Repeat the whole listing below, word for word.

--------

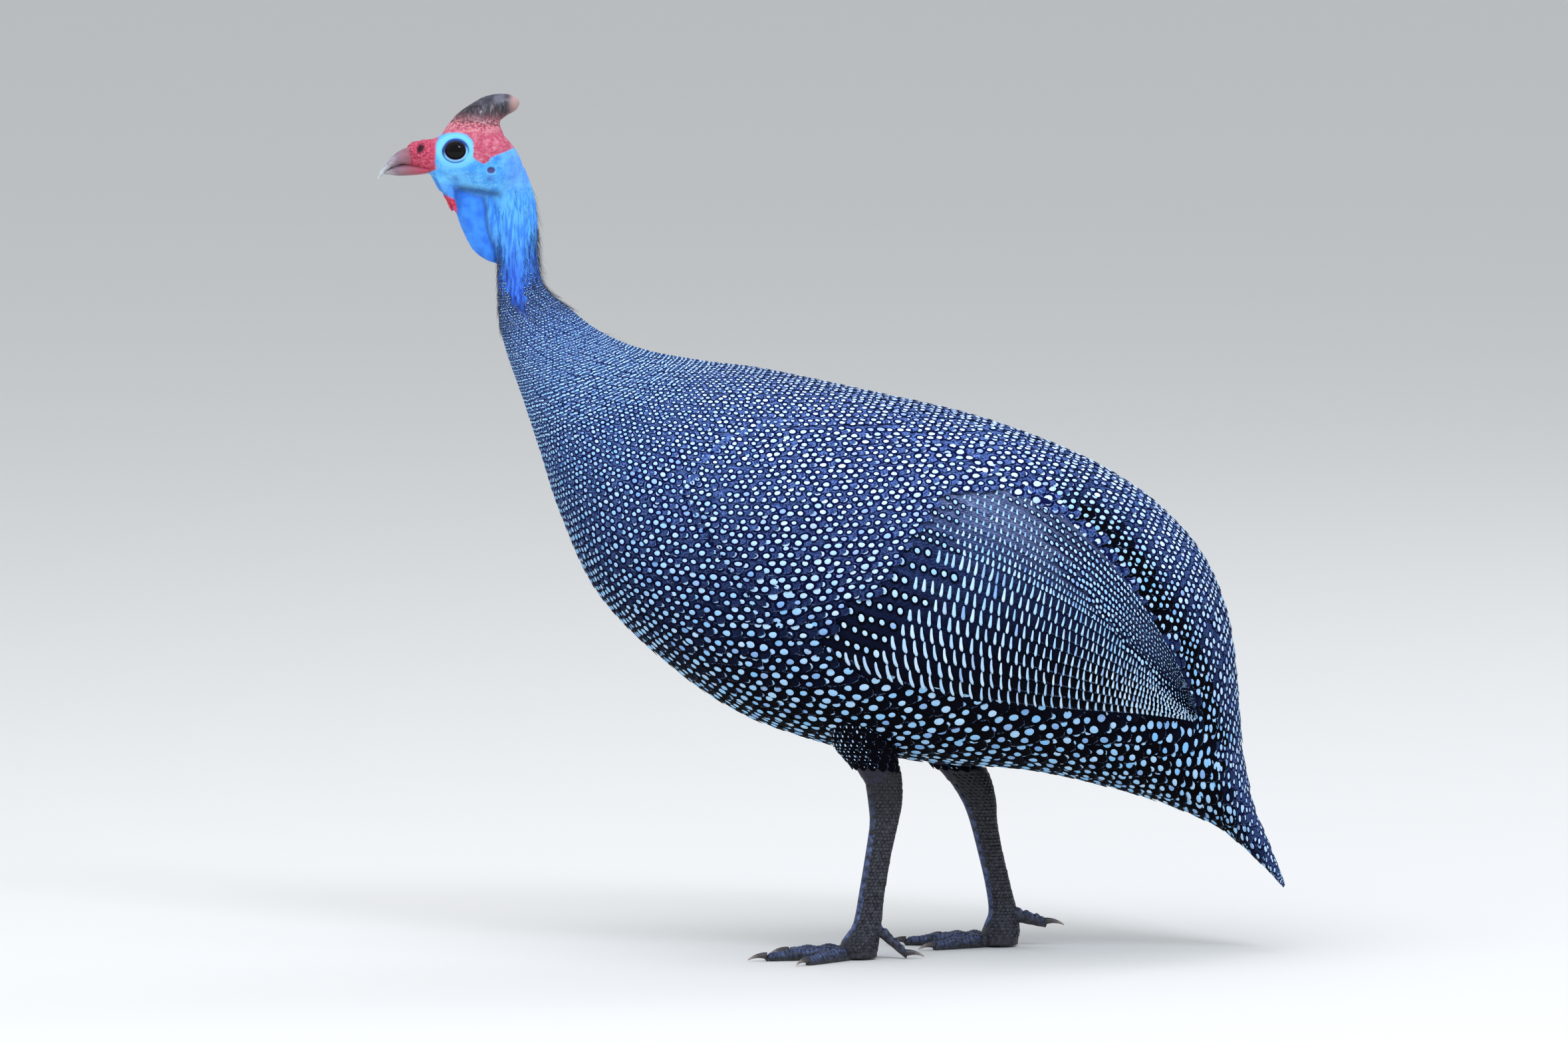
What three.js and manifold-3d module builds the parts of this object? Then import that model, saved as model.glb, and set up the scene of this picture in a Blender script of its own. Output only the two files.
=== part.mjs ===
import * as THREE from 'three';
import { mergeVertices } from 'three/addons/utils/BufferGeometryUtils.js';
import Module from 'manifold-3d';

// A helmeted guineafowl standing with one leg ahead of the other, life size, in millimetres.
// It heads along -X, its left side is towards -Y, +Z is up and the floor is z = 0.
// Every surface is the outer surface of the live bird, at the tips of its feathers.

const wasm = await Module();
wasm.setup();

// Gap between neighbouring parts
const GAP = 0.3;
// Turn of the head to the bird's left, about the top of its neck
const HEAD_TURN_DEG = 11;
const HEAD_TURN_X = -152;

// Colours
const PLUMAGE = { color: 0x3b4458, roughness: 0.85 };
const BLUE_SKIN = { color: 0x2f86dc, roughness: 0.6 };
const RED_SKIN = { color: 0xc23a55, roughness: 0.6 };
const HORN = { color: 0x80706b, roughness: 0.7 };
const BILL = { color: 0xc08f88, roughness: 0.45 };
const EYE = { color: 0x0b0908, roughness: 0.08 };
const LEG = { color: 0x2a2e39, roughness: 0.65 };
const CLAW = { color: 0x3b3533, roughness: 0.5 };

// Sections of neck, trunk and tail, from the jaw to the tip of the tail.
// Each runs from a point of the nape or back to one of the throat, breast or belly, as [x, z].
const BODY = [
  { top: [-139.5, 357], low: [-158, 349], wide: 16 },
  { top: [-134.5, 343], low: [-154, 338], wide: 17 },
  { top: [-133, 330], low: [-152, 326], wide: 17.5 },
  { top: [-133, 315], low: [-151, 312], wide: 18 },
  { top: [-130, 302], low: [-151, 297], wide: 21 },
  { top: [-120, 293], low: [-150, 283], wide: 29 },
  { top: [-105, 281.5], low: [-146.5, 270], wide: 43 },
  { top: [-86, 273.5], low: [-140.5, 253], wide: 62 },
  { top: [-61, 268.5], low: [-133, 230], wide: 84 },
  { top: [-34, 265], low: [-123, 199], wide: 108 },
  { top: [-4, 259], low: [-106, 163], wide: 129 },
  { top: [26, 252.5], low: [-79, 135], wide: 143 },
  { top: [59, 245], low: [-42, 109], wide: 150 },
  { top: [92, 234], low: [3, 93.5], wide: 150 },
  { top: [121, 221], low: [48, 86], wide: 141 },
  { top: [147, 203.5], low: [88, 83], wide: 124 },
  { top: [167, 181], low: [121, 76], wide: 102 },
  { top: [178.5, 154], low: [145, 69], wide: 79 },
  { top: [183, 123], low: [162, 62.5], wide: 59 },
  { top: [185.5, 93], low: [176, 55.5], wide: 42 },
  { top: [190.5, 67], low: [186, 47], wide: 27 },
  { top: [198, 48.5], low: [195, 38.5], wide: 14 },
  { top: [204.5, 31], low: [203.5, 29.5], wide: 2.5 },
];
const BODY_SIDES = 22;
const BODY_STEPS = 33;
// A section is a little squarer than an ellipse and widest below its middle
const BODY_FULLNESS = 0.93;
const BODY_SAG = 0.07;
const NECK_ROOT = 6;
const TAIL_ROOT = 18;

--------

-- The output --
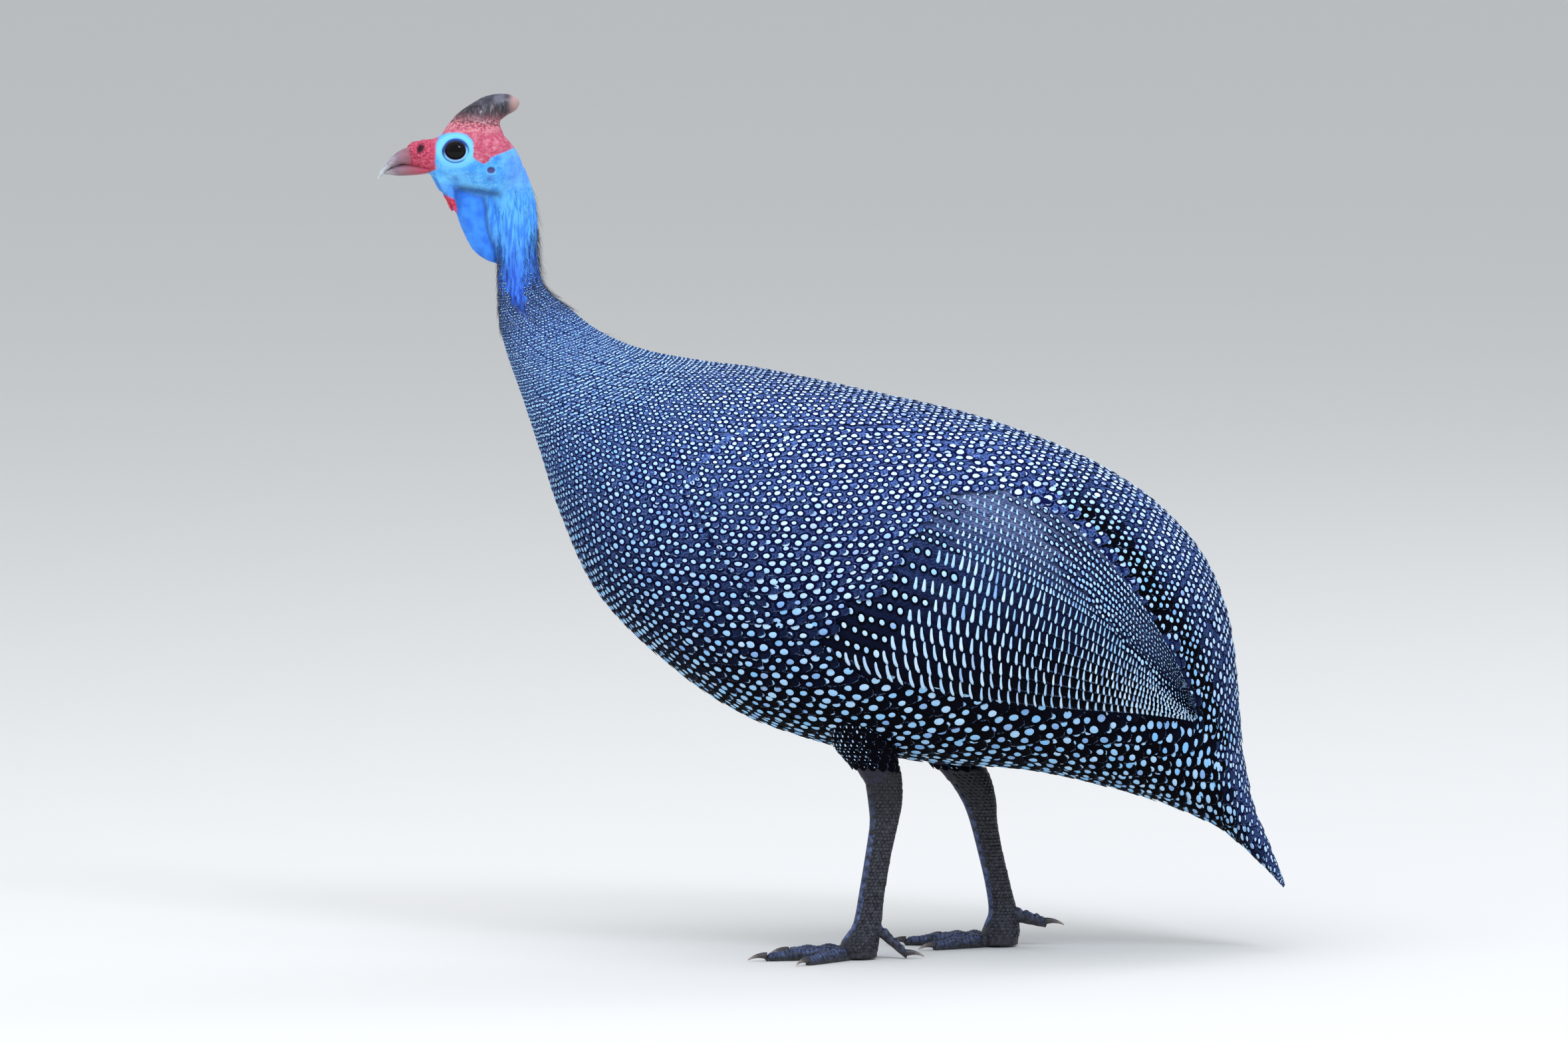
What three.js and manifold-3d module builds the parts of this object? Then import that model, saved as model.glb, and set up the scene of this picture in a Blender script of its own. Output only the two files.
=== part.mjs ===
import * as THREE from 'three';
import { mergeVertices } from 'three/addons/utils/BufferGeometryUtils.js';
import Module from 'manifold-3d';

// A helmeted guineafowl standing with one leg ahead of the other, life size, in millimetres.
// It heads along -X, its left side is towards -Y, +Z is up and the floor is z = 0.
// Every surface is the outer surface of the live bird, at the tips of its feathers.

const wasm = await Module();
wasm.setup();

// Gap between neighbouring parts
const GAP = 0.3;
// Turn of the head to the bird's left, about the top of its neck
const HEAD_TURN_DEG = 11;
const HEAD_TURN_X = -152;

// Colours
const PLUMAGE = { color: 0x3b4458, roughness: 0.85 };
const BLUE_SKIN = { color: 0x2f86dc, roughness: 0.6 };
const RED_SKIN = { color: 0xc23a55, roughness: 0.6 };
const HORN = { color: 0x80706b, roughness: 0.7 };
const BILL = { color: 0xc08f88, roughness: 0.45 };
const EYE = { color: 0x0b0908, roughness: 0.08 };
const LEG = { color: 0x2a2e39, roughness: 0.65 };
const CLAW = { color: 0x3b3533, roughness: 0.5 };

// Sections of neck, trunk and tail, from the jaw to the tip of the tail.
// Each runs from a point of the nape or back to one of the throat, breast or belly, as [x, z].
const BODY = [
  { top: [-139.5, 357], low: [-158, 349], wide: 16 },
  { top: [-134.5, 343], low: [-154, 338], wide: 17 },
  { top: [-133, 330], low: [-152, 326], wide: 17.5 },
  { top: [-133, 315], low: [-151, 312], wide: 18 },
  { top: [-130, 302], low: [-151, 297], wide: 21 },
  { top: [-120, 293], low: [-150, 283], wide: 29 },
  { top: [-105, 281.5], low: [-146.5, 270], wide: 43 },
  { top: [-86, 273.5], low: [-140.5, 253], wide: 62 },
  { top: [-61, 268.5], low: [-133, 230], wide: 84 },
  { top: [-34, 265], low: [-123, 199], wide: 108 },
  { top: [-4, 259], low: [-106, 163], wide: 129 },
  { top: [26, 252.5], low: [-79, 135], wide: 143 },
  { top: [59, 245], low: [-42, 109], wide: 150 },
  { top: [92, 234], low: [3, 93.5], wide: 150 },
  { top: [121, 221], low: [48, 86], wide: 141 },
  { top: [147, 203.5], low: [88, 83], wide: 124 },
  { top: [167, 181], low: [121, 76], wide: 102 },
  { top: [178.5, 154], low: [145, 69], wide: 79 },
  { top: [183, 123], low: [162, 62.5], wide: 59 },
  { top: [185.5, 93], low: [176, 55.5], wide: 42 },
  { top: [190.5, 67], low: [186, 47], wide: 27 },
  { top: [198, 48.5], low: [195, 38.5], wide: 14 },
  { top: [204.5, 31], low: [203.5, 29.5], wide: 2.5 },
];
const BODY_SIDES = 22;
const BODY_STEPS = 33;
// A section is a little squarer than an ellipse and widest below its middle
const BODY_FULLNESS = 0.93;
const BODY_SAG = 0.07;
const NECK_ROOT = 6;
const TAIL_ROOT = 18;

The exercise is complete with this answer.